Kudos to any couple that has the foresight to execute a well-considered estate plan during marriage, especially married partners with children. Despite their best intentions, many spouses don’t get around to crafting a strategy that addresses life’s core concerns and safeguards against the downsides.
Sound and timely estate administration protects assets, helps ensure their future distribution and lawfully minimizes tax outlays. It also designates trusted parties to act on behalf of planners concerning key financial and health matters during periods of incapacity or upon death. Among other things, such appointments grant powers of attorney to responsible third parties over money matters, end-of-life considerations and crucial issues concerning children’s best interests.
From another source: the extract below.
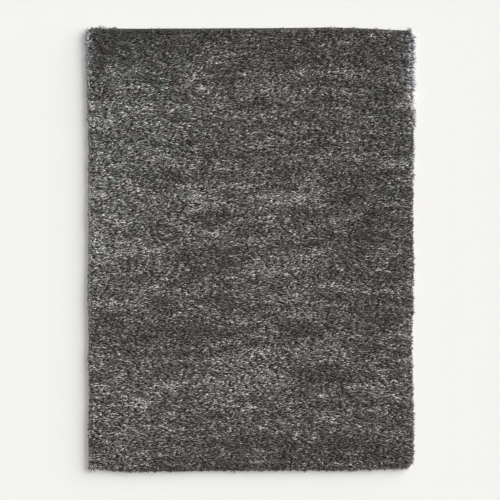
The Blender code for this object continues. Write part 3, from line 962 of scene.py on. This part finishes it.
def stitch_tree(stitch):
    """Winds stitches round a line, one at each pitch."""
    tree, given = new_tree("overcast_stitches", STITCH_INPUTS)
    line = add(tree, "GeometryNodeMeshToCurve", {"Mesh": given["Line"]})
    places = add(tree, "GeometryNodeCurveToPoints", {"Curve": line.outputs[0],
                                                     "Length": given["Pitch"]}, mode="LENGTH")
    run = add(tree, "ShaderNodeSeparateXYZ", {0: places.outputs["Tangent"]})
    yaw = calculate(tree, "ARCTAN2", run.outputs["Y"], run.outputs["X"])
    yaw = calculate(tree, "ADD", yaw, calculate(tree, "ADD", given["Slant"],
                                                chance(tree, -0.06, 0.06, 71)))
    size = combine(tree, chance(tree, 0.9, 1.15, 72), 1.0, chance(tree, 0.95, 1.08, 73))
    source = add(tree, "GeometryNodeObjectInfo", {"Object": stitch})
    wound = add(tree, "GeometryNodeInstanceOnPoints",
                {"Points": places.outputs["Points"], "Instance": source.outputs["Geometry"],
                 "Rotation": combine(tree, z=yaw), "Scale": size})
    plain = add(tree, "GeometryNodeRealizeInstances", {0: wound.outputs[0]})
    return finish_tree(tree, plain.outputs[0], given["Material"])


def build_binding():
    """Dresses the binding in its yarn and winds the stitches round it."""
    material = binding_material()
    core = frame["nodes"]["head_binding"]
    core.data.materials.clear()
    core.data.materials.append(material)
    back = max(vertex.co.z for vertex in core.data.vertices)
    line = sorted({(round(vertex.co.x, 5), round(vertex.co.y, 5)) for vertex in core.data.vertices
                   if vertex.co.z > back - SAME_PLACE})
    path = bpy.data.meshes.new("binding_line")
    edges = [(k, k + 1) for k in range(len(line) - 1)]
    path.from_pydata([(*place, 0.0) for place in line], edges, [])
    guide = bpy.data.objects.new("binding_line", path)
    stitch = build_stitch_shape(material)
    stitches = grow("binding_stitches", guide, stitch_tree(stitch), {"Material": material})
    drop(guide, stitch)
    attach(stitches, "root")


# ---- The scene ----------------------------------------------------------------------------------

PICTURE_PIXELS = 500                 # across the square picture
MM_PER_PIXEL = 5.198                 # at the floor
PICTURE_CENTRE = (-0.0035, 0.0025)   # what the camera looks at
CAMERA_LENS, CAMERA_SENSOR = 150.0, 36.0
FLOOR_HALF = 30.0                    # half the floor's side


def build_camera():
    """The picture's camera, straight above the rug."""
    camera = new_object("camera", bpy.data.cameras.new("camera"))
    camera.data.lens = CAMERA_LENS
    camera.data.sensor_width = CAMERA_SENSOR
    distance = PICTURE_PIXELS / 2 * MM_PER_PIXEL * MM * CAMERA_LENS / (CAMERA_SENSOR / 2)
    camera.location = (*PICTURE_CENTRE, distance)
    camera.data.clip_end = 100.0
    bpy.context.scene.camera = camera


def add_lamp(name, azimuth, elevation, spread, strength):
    """A soft studio lamp, far away: azimuth from +X towards +Y, spread as the angle it fills."""
    light = bpy.data.lights.new(name, "SUN")
    light.energy = strength
    light.angle = math.radians(spread)
    a, e = math.radians(azimuth), math.radians(elevation)
    towards = Vector((math.cos(a) * math.cos(e), math.sin(a) * math.cos(e), math.sin(e)))
    new_object(name, light).rotation_euler = towards.to_track_quat("Z", "Y").to_euler()


def build_studio():
    """The floor, a low and wide lamp for the soft shadows, a high one, and a dim white surround."""
    corners = [(x * FLOOR_HALF, y * FLOOR_HALF, -CLEARANCE) for x, y in CORNERS]
    floor = new_piece("floor", corners, [(0, 1, 2, 3)], floor_material())
    add_lamp("side_lamp", azimuth=28, elevation=11, spread=69, strength=7.96)
    add_lamp("top_lamp", azimuth=28, elevation=77, spread=8, strength=1.07)
    world = bpy.data.worlds.new("studio")
    bpy.context.scene.world = world
    world.use_nodes = True
    background = world.node_tree.nodes["Background"]
    feed(world.node_tree, background, {"Color": linear("#ffffff"), "Strength": 0.056})
    bpy.context.scene.view_settings.view_transform = "Standard"


def main():
    """Builds the rug and its studio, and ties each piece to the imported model."""
    slab, edge = slab_surface()
    ground = build_ground(edge, ground_material())
    roots = build_roots(edge, slab, roots_material())
    rim_bed = build_rim_bed(edge)
    tuft_bed = build_tuft_bed(slab)
    seed_from_edge(roots, edge)
    seed_from_edge(rim_bed, edge, slab)
    yarns = grow_pile(roots, rim_bed, tuft_bed)
    drop(rim_bed, tuft_bed)
    for name in ("room", "way_out", "lighter"):
        roots.data.attributes.remove(roots.data.attributes[name])
    for piece in (ground, roots, *yarns):
        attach(piece, "root")
        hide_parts("shag_pile")
    build_binding()
    build_camera()
    build_studio()


main()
Divorce can complicate all that.
A recent Forbes article on the strong need that most divorcing parties have to revisit and adjust estate plans notes that marital dissolution commonly implicates many important estate administration concerns.
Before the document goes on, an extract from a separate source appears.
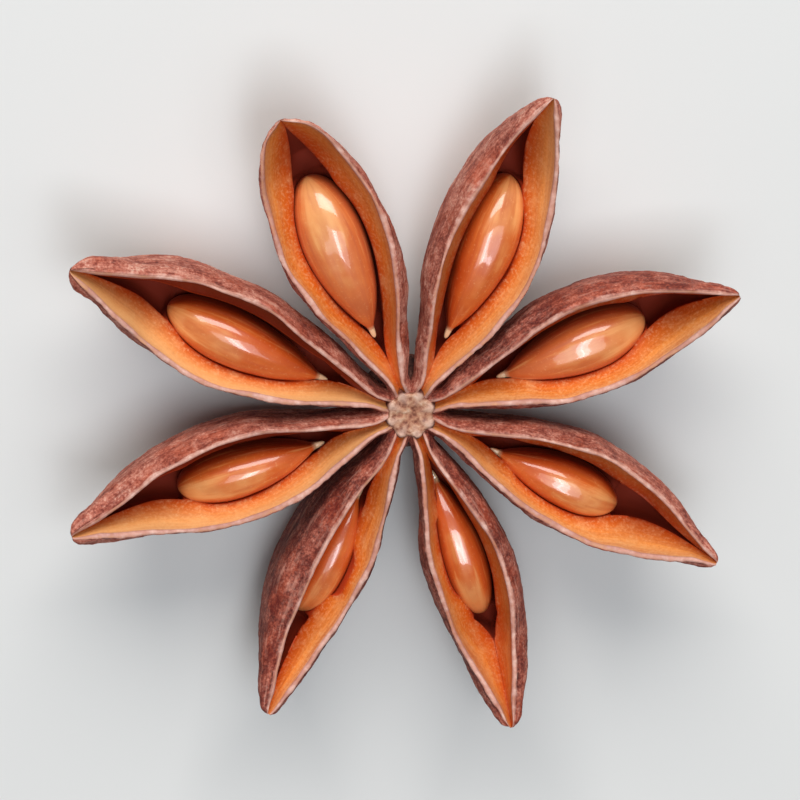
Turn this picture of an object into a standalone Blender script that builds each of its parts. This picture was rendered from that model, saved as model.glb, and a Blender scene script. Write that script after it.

Here’s one, for example: the potential for unanticipated – and unwelcome – results to occur if appointees with designated powers are not replaced following a marriage breakup. Just imagine a situation where an ex-spouse from an acrimonious split continues to exercise power of attorney prerogatives over a former partner’s financial and health matters. What might happen if an ex with a demonstrated history of family violence or substance abuse is not sought to be replaced by a more responsible party as guardian for the children?
The central point Forbes seeks to convey is that divorce typically gives rise to the need for estate planning readjustments, often across a broad front. Existing planning documents that once commanded iron-clad validity often become problematic – even wholly inapplicable – in the wake of a decoupling.
An experienced estate administration attorney intimately knows that and routinely helps valued clients update key documents that accurately and safely address new post-divorce realities.